Vestager was speaking with our reporter Isabel da Silva on the sidelines of an event in Brussels celebrating the 40th anniversary of the Centre for European Policy Studies (CEPS). There, Isabel also had a chance to catch up with Marija Burić, the Secretary General of the Council of Europe, and Sviatlana Tsikhanouskaya, the leader of the Belarusian opposition movement.
The three leaders reflected on the extraordinary changes that swept over the continent in the past twelve months and the prospects, albeit still remote, for a better and peaceful future.
“Europe can show its teeth. So now I see a consistency in European politics. I see bravery and I see decisiveness,” said Tsikhanouskaya, a fierce critic of Vladimir Putin.
“I really hope that Europe will still stay like this because I think that we will have together a lot of challenges ahead of us. And the principled position of Europe is very important.”
Secretary Burić noted that, although the conflict has injected a fresh impetus of political unity and determination against Russia’s unprovoked aggression, it has also exposed and exacerbated underlying problems across the continent, such as democratic backsliding.
“Europe is a champion of multilateralism around the globe. It has been one of the first (regions) after the two horrible wars to start thinking about new multilateral organisations that would help sustain the peace and assure prosperity and economic advance for all of our member states,” Burić said.
“We are certainly needing to rethink what we do well and what needs to be changed. But probably the way we work, the priorities, need to be rethought.”
For Vestager, the war has been something of a geopolitical eye-opener that has made Europe “more precise as to what poses a risk to us.”
In her position as the EU’s top enforcer of competition policy, the Vice-President knows all too well the plethora of risks that loom over the bloc’s interlinked economy.
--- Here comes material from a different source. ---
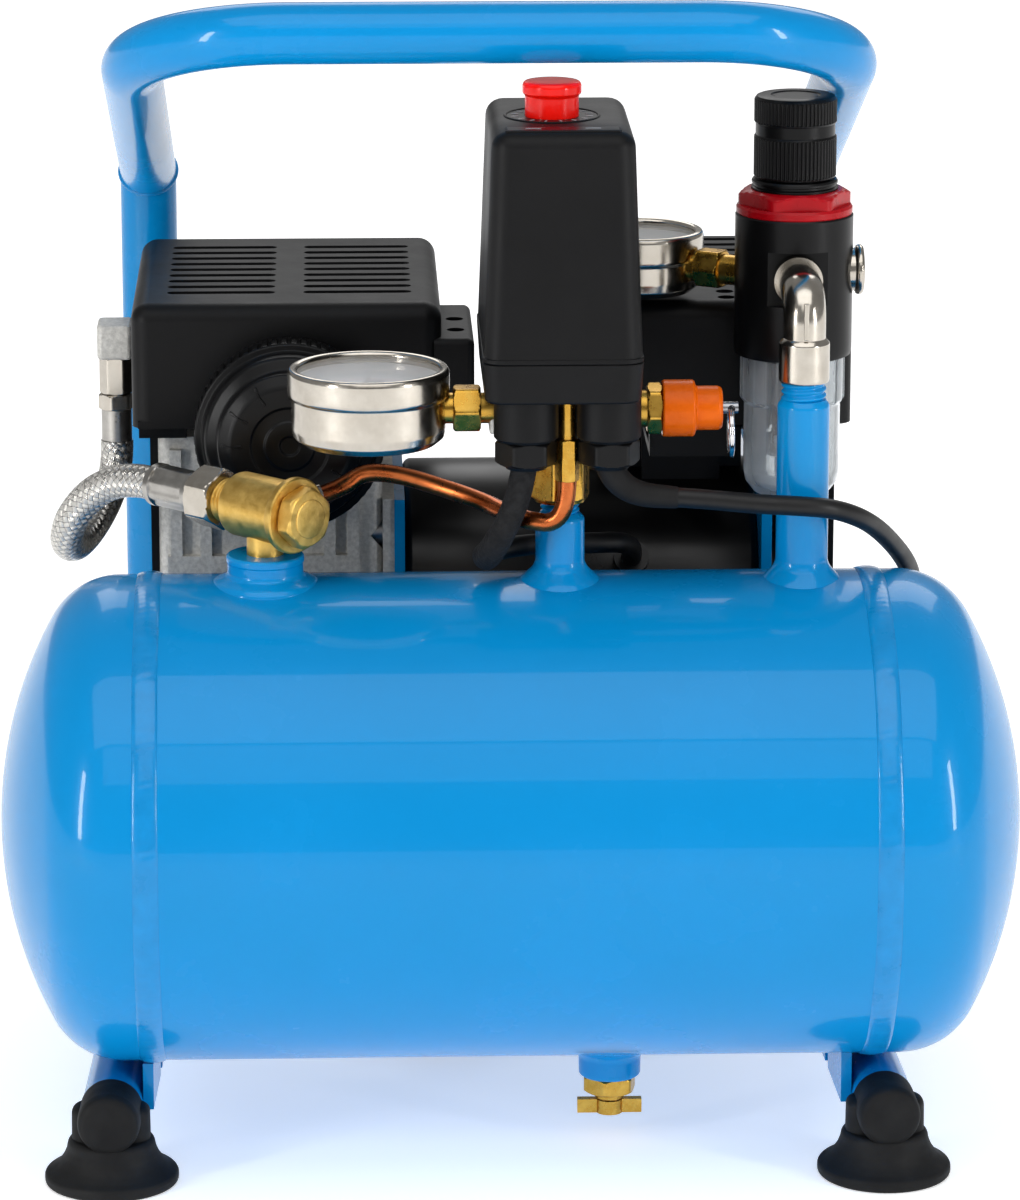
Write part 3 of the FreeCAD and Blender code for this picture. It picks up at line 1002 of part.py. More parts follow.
write("relief_valve_stem", stem.cut(rod(relief_at(EYE_X) - AY * 5, AY, EYE_R, 10)))
RING_R = 8.0
RING_WIRE_R = 0.7
pull_ring = Part.makeTorus(RING_R, RING_WIRE_R, relief_at(EYE_X) - AZ * RING_R, AX)
write("relief_valve_ring", pull_ring)

# ---------------------------------------------------------------- filter regulator
BONNET_R = 11.0
BONNET_TOP_Z = 334.0
COLLAR_SPIGOT_R = 16.0
COLLAR_TOP_Z = 315.5
COLLAR_STEP_Z = 308.0
RINGS_R = 14.0
RINGS_TOP_Z = 319.0
SPINDLE_R = 3.0
ELBOW_R = 7.0
body = turned([(0, REG_BOTTOM_Z), (REG_R - 1, REG_BOTTOM_Z), (REG_R, REG_BOTTOM_Z + 1), (REG_R, REG_TOP_Z),
               (COLLAR_SPIGOT_R, REG_TOP_Z), (COLLAR_SPIGOT_R, COLLAR_STEP_Z), (RINGS_R, COLLAR_STEP_Z),
               (RINGS_R, RINGS_TOP_Z), (BONNET_R, RINGS_TOP_Z), (BONNET_R, BONNET_TOP_Z), (0, BONNET_TOP_Z)],
              reg_centre, AZ)
filter_stub = turned([(0, 226), (9, 226), (9, 228), (6.5, 229), (6.5, 244), (7.5, 245),
                      (7.5, REG_BOTTOM_Z + 1), (0, REG_BOTTOM_Z + 1)], reg_centre, AZ)
body = body.fuse(filter_stub)
front_port = V(RISER_X, REG_Y - REG_R, PORT_Z)
port_face = block((RISER_X - 12.5, RISER_X + 12.5), (REG_Y - REG_R - 1, REG_Y - REG_R + 2.5),
                  (PORT_Z - 9, PORT_Z + 9))
body = body.cut(port_face)
body = body.cut(rod(front_port, AY, ELBOW_R + SEAT_GAP, 8))
to_gauge = (line_gauge_place - reg_centre).normalize()
body = body.cut(rod(reg_centre + AZ * LINE_GAUGE["stem_z"] + to_gauge * (REG_R - 5.5), to_gauge,
                    gauge_screw_r + SEAT_GAP, 6.0))
OUTLET_R = 7.15
OUTLET_END_X = RISER_X + REG_R + 3.5
OUTLET_DEPTH = 10.0
body = body.cut(rod(V(RISER_X + REG_R - OUTLET_DEPTH, REG_Y, PORT_Z), AX, OUTLET_R + SEAT_GAP, 20))
body = body.cut(rod(reg_centre + AZ * (PORT_Z - 4), AZ, SPINDLE_R + RUN_GAP, BONNET_TOP_Z - PORT_Z + 5))
write("regulator_body", body)

collar = turned([(COLLAR_SPIGOT_R + SEAT_GAP, REG_TOP_Z), (18.7, REG_TOP_Z), (18.7, COLLAR_STEP_Z - 0.5),
                 (18.0, COLLAR_STEP_Z), (COLLAR_SPIGOT_R + SEAT_GAP, COLLAR_STEP_Z)], reg_centre, AZ)
collar_hex = hexagon(reg_centre + AZ * COLLAR_STEP_Z, AZ, 33.0, COLLAR_TOP_Z - COLLAR_STEP_Z)
collar_hex = collar_hex.cut(rod(reg_centre + AZ * COLLAR_STEP_Z, AZ, RINGS_R + SEAT_GAP, 20))
write("regulator_collar", collar.fuse(collar_hex))

KNOB_ROOF = 4.5
knob_z = RINGS_TOP_Z + 0.5
roof_z = KNOB_TOP_Z - KNOB_ROOF
knob = turned([(BONNET_R + SLIDE_GAP, knob_z), (KNOB_R, knob_z), (KNOB_R, KNOB_TOP_Z - 16),
               (KNOB_R - 0.9, KNOB_TOP_Z - 15.5), (KNOB_R - 0.9, KNOB_TOP_Z - 10.5),
               (KNOB_R, KNOB_TOP_Z - 10), (KNOB_R, KNOB_TOP_Z - 1.5), (KNOB_R - 0.5, KNOB_TOP_Z - 0.5),
               (KNOB_R - 1.5, KNOB_TOP_Z), (0, KNOB_TOP_Z), (0, roof_z),
               (BONNET_R + SLIDE_GAP, roof_z)], reg_centre, AZ)
write("regulator_knob", knob)
disc_z = BONNET_TOP_Z + 2.0
spindle = turned([(0, PORT_Z - 2), (SPINDLE_R, PORT_Z - 2), (SPINDLE_R, disc_z), (10.5, disc_z),
                  (10.5, disc_z + 4), (0, disc_z + 4)], reg_centre, AZ)
write("regulator_spindle", spindle)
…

Chinese subsidies, Big Tech and overly generous tax deals are some of the prime targets for the Danish commissioner.
“We will be much more succinct, much more precise in saying ‘this is a no-go’ or if all of this trade is actually enabling both us and our trading partners,” Vestager told Isabel.
“We need to take that step because, otherwise, all trade becomes tainted and we become scared and afraid that this will be another future choke-point. So we need a completely different degree of precision in where our economic security lies, so that we can act on it.”
Tsikhanouskaya, who has been living in exile since she ran against Belarusian President Alexander Lukashenko in the fraudulent 2020 elections, drew a comparison between her country’s ordeal and Ukraine’s suffering, two crises that, in her view, have awoken Europe’s realpolitik.
“You know, grief usually unites, pain usually unites. And I see that people in democratic countries who take democracy for granted felt the Belorussian pain, they felt Ukrainian pain, and they for sure united in solidarity with our countries,” Tsikhanouskaya said.
“Who could have ever imagined that European people would fundraise for buying war cars and for military equipment? They are doing so now because they understand that they are defended by our nations,” she added.
“There is a moral obligation for every person, now, to contribute to our common victory.”